Screening in graphene antidot lattices

TL;DR

This paper calculates the dynamical polarization function and plasmon dispersion in graphene antidot lattices, revealing complex structures due to minibands and van Hove singularities, with implications for plasmon behavior.

Contribution

It provides the first detailed computation of polarization functions and plasmon dispersion in graphene antidot lattices, including approximation methods for numerical efficiency.

Findings

Polarization functions show complex structures beyond pristine graphene.

Plasmon dispersion follows an approximate square-root law with suppressed frequency.
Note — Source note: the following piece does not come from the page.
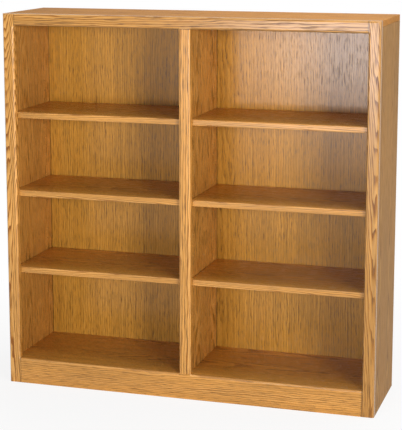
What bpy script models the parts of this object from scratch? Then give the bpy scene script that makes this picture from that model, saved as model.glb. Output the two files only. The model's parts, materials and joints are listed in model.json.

Approximation schemes agree well with full calculations.

Abstract

We compute the dynamical polarization function for a graphene antidot lattice in the random-phase approximation. The computed polarization functions display a much more complicated structure than what is found for pristine graphene (even when evaluated beyond the Dirac-cone approximation); this reflects the miniband structure and the associated van Hove singularities of the antidot lattice. The polarization functions depend on the azimuthal angle of the {\bf q}-vector. We develop approximations to ease the numerical work, and critically evaluate the performance of the various schemes. We also compute the plasmon dispersion law, and find an approximate square-root dependence with a suppressed plasmon frequency as compared to doped graphene. The plasmon dispersion is nearly isotropic, and the developed approximation schemes agree well with the full calculation.